Could you imagine if Joe Paterno had to update his résumé? It’s a real possibility with his contract coming up next year. There is no way that guy can fit everything one page!
JoePa will have to make room for one more milestone, perhaps as soon as this weekend against Northwestern. One more win would make the Nittany Lions bowl eligible, but it would also be career victory No. 400 for Paterno.
Paterno would be the first FBS coach to reach the 400-win plateau and likely the last coach at a major school to achieve this feat. His career record of 399-132-3 is the best in FBS history and third all-time in the NCAA.
Only John Gagliardi of St. John’s (Minn) and Eddie Robinson at Grambling State have compiled more wins. Gagliardi is in his record 62nd season (one year longer than JoePa) coaching and has racked up a majority of his 476 wins with the Johnnies.
Robinson spent all 56 years coaching at Grambling State and compiled a 408-168-15 record. If JoePa sticks around, he would be the next guy Paterno would likely pass next season.
The only guy who had a shot at Paterno would have been former Florida State head coach Bobby Bowden, but the ‘Noles forced him out last year, and thanks to some NCAA rules violations, his record dipped back to 377-129-4.
As great as Gagliardi and Robinson have been, they pale in comparison to Joe Paterno. It’s one thing to win at the Division III level like Gagliardi has, but I’m sorry, beating Gustavus Adolphus College is not an impressive win. JoePa has done it at the highest level and sustained that success for 45 seasons against tougher opponents.
This is an accomplishment that we may never see again in football history. The pressure to win and recruit is so great now that it will likely force most coaches out of the game before they even have a chance to retire (Urban Meyer and Mark Dantonio are on the fast track). Paterno’s longevity to coach this long is impressive enough, but the fact that it’s been at the same school for 61 years is just remarkable.
There have been 863 Division I-A head coaching changes since Joe Paterno took over at Penn State in 1966. That’s an average of six different coaches at every school. Chances are if you’ve been at a place that long, you’ve probably won a few games over your career. So far JoePa’s up to 399.
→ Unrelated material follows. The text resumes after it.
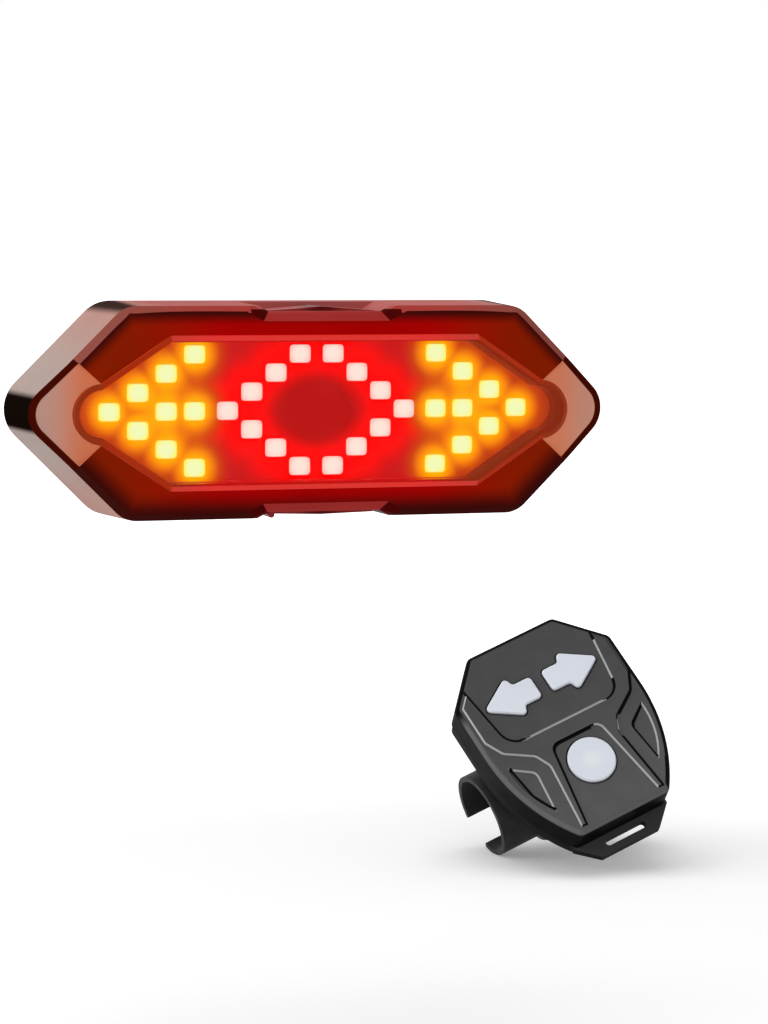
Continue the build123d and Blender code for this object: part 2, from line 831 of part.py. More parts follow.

Whether you like him or hate him, think he should retire or not, you have to respect the overall body of work from Joe Paterno.
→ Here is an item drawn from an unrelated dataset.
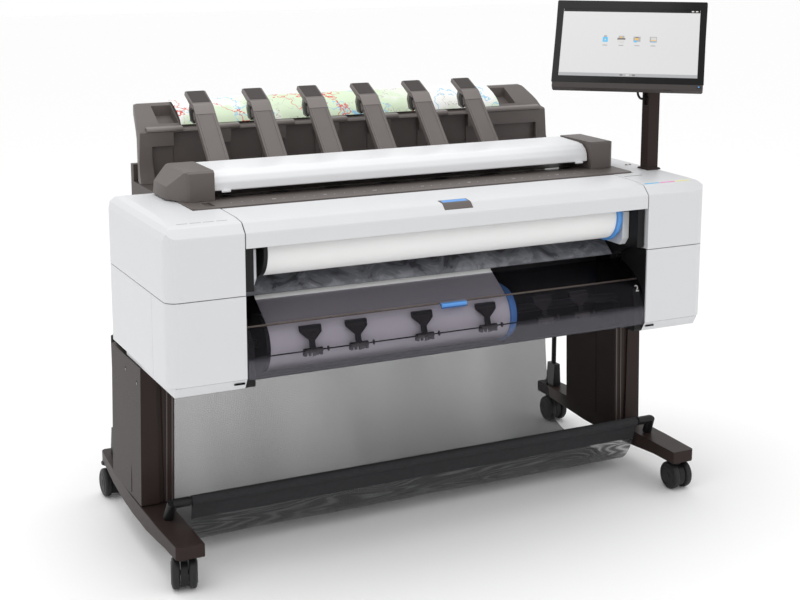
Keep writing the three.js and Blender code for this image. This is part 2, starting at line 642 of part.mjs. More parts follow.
// In the monitor's own frame x runs along its width, y to its back and z up its face.
const TILT_AXIS = { x: 54, y: 60, z: -16 };
const housingOutline = [[-190, 119], [-187, 122], [187, 122], [190, 119], [187, -128],
  [184, -131], [-184, -131], [-187, -128]];
const backOutline = housingOutline.map(([x, z]) => [x * 0.9, z * 0.86 - 4]);
const screenPocket = block(-SCREEN_WIDTH / 2 - GAP, SCREEN_WIDTH / 2 + GAP, -1, 1.6,
  -SCREEN_HEIGHT / 2 - GAP, SCREEN_HEIGHT / 2 + GAP);
const buttonPocket = block(172.4, 181.6, -1, 4, -124.4, -119.6);
const lugs = [-1, 1].map((side) => join(
  block(TILT_AXIS.x + side * 24 - 5, TILT_AXIS.x + side * 24 + 5, MONITOR_DEPTH - 4,
    TILT_AXIS.y, TILT_AXIS.z - 9, TILT_AXIS.z + 9),
  rodX(TILT_AXIS.x + side * 24 - 5, TILT_AXIS.x + side * 24 + 5, TILT_AXIS.y, TILT_AXIS.z,
    9, 20)));
piece('monitor_housing', cut(
  join(alongY(housingOutline, 0, 18), alongY(backOutline, 17, MONITOR_DEPTH), ...lugs),
  screenPocket, buttonPocket), BLACK, monitor);
piece('monitor_screen', block(-SCREEN_WIDTH / 2, SCREEN_WIDTH / 2, 0, 1.3,
  -SCREEN_HEIGHT / 2, SCREEN_HEIGHT / 2), paint(0xd6d6d6, 0.2), monitor);
piece('power_button', block(172.8, 181.2, -1, 2.2, -124, -120), BLUE, monitor);

// The arm turns on the post and carries the tilt knuckle.
monitor.updateMatrixWorld(true);
const knuckle = new THREE.Vector3(TILT_AXIS.x, TILT_AXIS.y, TILT_AXIS.z);
monitor.localToWorld(knuckle);
const widthAxis = new THREE.Vector3(Math.cos(yaw), Math.sin(yaw), 0);
const knuckleFrom = knuckle.clone().addScaledVector(widthAxis, -18.5);
const knuckleTo = knuckle.clone().addScaledVector(widthAxis, 18.5);
piece('monitor_arm', join(
  rodZ(POST.x, POST.y, POST.top + GAP, POST.top + 22, 24, 32),
  rodBetween([POST.x, POST.y, POST.top + 14], knuckle.toArray(), 9, 16),
  rodBetween(knuckleFrom.toArray(), knuckleTo.toArray(), 10, 20)), BLACK);

// The monitor cable leaves the slot in the post, loops and meets the turning collar.
const cableCurve = new THREE.CatmullRomCurve3([
  [POST.x - 11, POST.y, 1006], [POST.x - 26, POST.y - 2, 1001], [POST.x - 40, POST.y - 4, 1006],
  [POST.x - 45, POST.y - 3, 1026], [POST.x - 38, POST.y - 1, 1045],
  [POST.x - 25.6, POST.y, 1050],
].map((p) => new THREE.Vector3(...p)));
const cableSection = new THREE.Shape();
cableSection.absarc(0, 0, 3, 0, Math.PI * 2, false);
piece('monitor_cable', new THREE.ExtrudeGeometry(cableSection, {
  steps: 30, curveSegments: 4, bevelEnabled: false, extrudePath: cableCurve,
}), RUBBER);

// ---- Origin at the middle of the base -----------------------------------------
const bounds = new THREE.Box3().setFromObject(model, true);
model.position.set(-(bounds.min.x + bounds.max.x) / 2, -(bounds.min.y + bounds.max.y) / 2, 0);

export default model;
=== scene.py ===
"""Large format plotter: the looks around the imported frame, laid out as a Blender add-on."""

import json
import math
import random

import bpy
from mathutils import Euler, Matrix, Vector


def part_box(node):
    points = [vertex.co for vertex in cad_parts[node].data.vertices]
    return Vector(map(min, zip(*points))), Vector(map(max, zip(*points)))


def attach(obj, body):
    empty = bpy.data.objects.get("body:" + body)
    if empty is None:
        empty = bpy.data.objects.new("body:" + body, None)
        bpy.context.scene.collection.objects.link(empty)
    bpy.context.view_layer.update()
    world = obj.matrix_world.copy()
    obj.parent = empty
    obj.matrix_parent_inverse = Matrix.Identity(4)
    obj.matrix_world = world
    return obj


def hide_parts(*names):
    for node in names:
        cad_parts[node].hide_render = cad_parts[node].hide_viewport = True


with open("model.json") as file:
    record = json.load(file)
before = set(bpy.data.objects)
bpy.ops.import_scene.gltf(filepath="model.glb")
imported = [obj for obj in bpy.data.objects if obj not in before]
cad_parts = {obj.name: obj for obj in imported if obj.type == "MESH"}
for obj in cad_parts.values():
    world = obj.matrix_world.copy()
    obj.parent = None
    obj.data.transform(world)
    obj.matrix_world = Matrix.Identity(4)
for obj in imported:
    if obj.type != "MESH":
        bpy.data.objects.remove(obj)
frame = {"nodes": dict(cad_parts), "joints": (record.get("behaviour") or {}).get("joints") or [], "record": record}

bl_info = {
    "name": "Large Format Plotter",
    "version": (1, 0, 0),
    "blender": (4, 5, 0),
    "location": "View3D > Sidebar > Plotter",
    "description": "Builds the visible pieces of a large format plotter around its frame",
    "category": "Object",
}

MM = 0.001
BED_LOW, BED_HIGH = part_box("scan_bed")
MIDDLE_X = (BED_LOW.x + BED_HIGH.x) / 2
FRONT_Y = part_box("upper_cover_left")[0].y
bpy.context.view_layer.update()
ALL_SIDES = (("left", -1), ("right", 1))
CASTORS = ("front_left", "front_right", "rear_left", "rear_right")


def at(x, y, z):
    """A point given in millimetres from the middle of the front face, on the floor."""
    return Vector((MIDDLE_X + x * MM, FRONT_Y + y * MM, z * MM))


def to_linear(code):
    """An sRGB hex colour as linear red, green, blue and alpha."""
    values = [int(code[i:i + 2], 16) / 255 for i in (1, 3, 5)]
    return tuple(v / 12.92 if v <= 0.04045 else ((v + 0.055) / 1.055) ** 2.4
                 for v in values) + (1.0,)


def scaled(tone, factor):
    """A linear colour made lighter or darker, with full alpha."""
    return tuple(min(1.0, c * factor) for c in tone[:3]) + (1.0,)


# ---- What a user would change ---------------------------------------------------
def length(name, description, default):
    return bpy.props.FloatProperty(
        name=name, description=description, default=default, min=0.0, unit="LENGTH",
        precision=4)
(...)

- 61 seasons at Penn State (45 as head coach)
- 36 bowl appearances and 24 bowl victories (FBS record)
- Only coach to win four traditional January bowl games (Rose, Cotton, Sugar and Orange)
- First of three active coaches inducted into the National Football Foundation College Hall of Fame
- Two national titles ('82, '86)
- Five unbeaten seasons ('68, '69, '73, '86, '94)
- Five-time AFCA Coach of the Year (another record)
- Four million dollars donated by he and his wife Sue to Penn State.
That’s just cracking the surface. Like I said, no way it fits on one page.